Supply chain partnerships, often referred to as strategic partnerships or collaborative relationships, are cooperative arrangements between different organizations within a supply chain. These partnerships are formed to achieve common goals, improve efficiency, reduce costs, and enhance overall supply chain performance. Supply chain partnerships can involve various stakeholders, including manufacturers, suppliers, distributors, retailers, and logistics providers. Here are some key aspects of supply chain partnerships:

  1. Shared Objectives: Supply chain partners come together with shared objectives and goals. These objectives can include reducing lead times, improving product quality, reducing costs, increasing customer satisfaction, and enhancing overall supply chain performance.
  2. Mutual Benefit: The partnership should offer mutual benefits to all parties involved. Each partner should gain something from the collaboration, whether it’s cost savings, increased market share, access to new technology, or improved processes.
  3. Open Communication: Effective communication is crucial for supply chain partnerships. Partners should openly share information, data, and insights to facilitate better decision-making and problem-solving. Transparent communication helps build trust among partners.
  4. Collaborative Planning: Partners collaborate on various aspects of supply chain planning, including demand forecasting, inventory management, production scheduling, and order fulfillment. Collaborative planning can lead to more accurate forecasts and reduced inventory carrying costs.
  5. Risk Sharing: Partners may share risks and uncertainties within the supply chain. This can involve sharing the responsibility for supply chain disruptions, such as natural disasters or unexpected demand fluctuations.
  6. Joint Innovation: Collaborative relationships often foster innovation. Partners may work together to develop new products, processes, or technologies that can benefit the entire supply chain. This can lead to a competitive advantage.
  7. Performance Metrics: Supply chain partnerships typically establish performance metrics and key performance indicators (KPIs) to measure the success of the collaboration. These metrics help monitor progress and identify areas for improvement.
  8. Conflict Resolution: Partnerships are not always without conflicts or disagreements. Effective supply chain partnerships have mechanisms in place for resolving disputes and conflicts in a fair and constructive manner.
  9. Long-Term Focus: Successful supply chain partnerships often have a long-term focus. Building strong, enduring relationships can lead to sustained benefits over time.
  10. Legal Agreements: Depending on the nature of the partnership, legal agreements and contracts may be established to formalize the roles, responsibilities, and expectations of each partner.

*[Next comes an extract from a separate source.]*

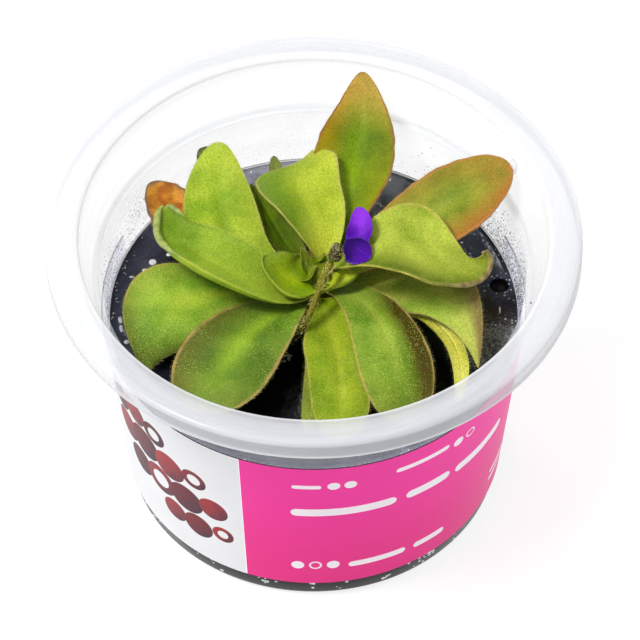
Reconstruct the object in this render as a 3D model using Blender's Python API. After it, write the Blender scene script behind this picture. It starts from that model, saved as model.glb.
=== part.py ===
"""Potted butterwort: a rosette with one flower, growing in dark gel in a clear cup with a paper wrap.

Lengths are in millimetres and angles in degrees here, and the meshes are built in metres with +Z up.
The origin is the centre of the cup's base, and -Y is the front.
"""

from dataclasses import dataclass
from math import cos, pi, radians, sin

import bmesh
import bpy
import numpy as np
from mathutils import Matrix, Vector

MM = 0.001
GAP = 0.3
SEGMENTS = 48

# cup
BASE_RADIUS = 33.0
WALL_SLOPE = 0.105
WALL = 0.55
FLOOR = 0.8
LEDGE_HEIGHT = 50.6
LEDGE_OUT = 0.9
UPPER_RADIUS = 41.6
RIM_RADIUS = 47.5
RIM_HEIGHT = 60.5
RIM_THICKNESS = 0.7
SKIRT_HEIGHT = 56.5
SKIRT_THICKNESS = 0.8

# paper wrap
LABEL_LOW = 4.4
LABEL_HIGH = 41.6
LABEL_THICKNESS = 0.2
LABEL_START = -205.0
LABEL_JOIN = -110.5
LABEL_END = 25.0
LABEL_JOIN_GAP = 0.2

# gel
GEL_TOP = 38.2
MENISCUS_RISE = 0.5
MENISCUS_WIDTH = 1.5
PIT_CENTRE = (33.2, 7.2)
PIT_RADIUS = 1.75

# crown
CROWN = (1.0, 1.5)
CROWN_RADIUS = 2.0
CROWN_LOW = 30.5
CROWN_TOP = 50.0
CROWN_DOME = 2.0

# flower stem
SCAPE_RADIUS = 0.55
SCAPE_POINTS = (
    (0.2, -1.6, 40.6),
    (-2.2, -5.4, 40.2),
    (-3.7, -9.0, 41.5),
    (-3.1, -9.9, 44.6),
    (-1.3, -9.3, 47.9),
    (0.8, -5.4, 51.2),
    (2.2, -2.9, 53.4),
    (3.1, -1.5, 54.6),
)
CALYX_RADIUS = 1.1
CALYX_LENGTH = 2.9

LEAF_THICKNESS = 0.9
EDGE_SHARE = 0.35
SPINE_STEPS = 96
SECTION_STEPS = 32
CURL_FROM = 0.6
TIP_CROWDING = 1.5

# colours
CLEAR = (0.86, 0.88, 0.92)
WHITE = (0.86, 0.86, 0.85)
PINK = (0.78, 0.07, 0.24)
GEL = (0.012, 0.014, 0.022)
GREEN = (0.22, 0.4, 0.03)
LIME = (0.36, 0.52, 0.05)
OLIVE = (0.26, 0.28, 0.06)
ORANGE = (0.52, 0.2, 0.04)
STEM = (0.24, 0.26, 0.06)
GREY_GREEN = (0.2, 0.22, 0.11)
VIOLET = (0.2, 0.02, 0.75)
BLUE_VIOLET = (0.07, 0.004, 0.4)


def clear_scene():
    """Remove every object that the new file starts with."""
    for thing in list(bpy.data.objects):
        bpy.data.objects.remove(thing, do_unlink=True)


def finish(name, colour, roughness, alpha=1.0):
    """Make the Principled material of one piece."""
    material = bpy.data.materials.new(name)
    material.use_nodes = True
    shader = material.node_tree.nodes["Principled BSDF"]
    shader.inputs["Base Color"].default_value = (*colour, 1.0)
    shader.inputs["Roughness"].default_value = roughness
    shader.inputs["Alpha"].default_value = alpha
    return material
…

Examples of supply chain partnerships include:

  • Supplier partnerships: Collaboration between manufacturers and their suppliers to improve the quality and reliability of raw materials or components.
  • Retailer-supplier partnerships: Retailers and suppliers work together on inventory management, demand forecasting, and promotional strategies.
  • Logistics partnerships: Collaboration between logistics providers and shippers to optimize transportation, warehousing, and distribution operations.
  • Cross-functional partnerships: Collaboration across various functions within an organization, such as marketing, sales, and production, to streamline processes and improve customer service.

Overall, supply chain partnerships are a strategic approach to achieving competitive advantages in a complex and interconnected global business environment. They require commitment, trust, and a willingness to work together toward common goals.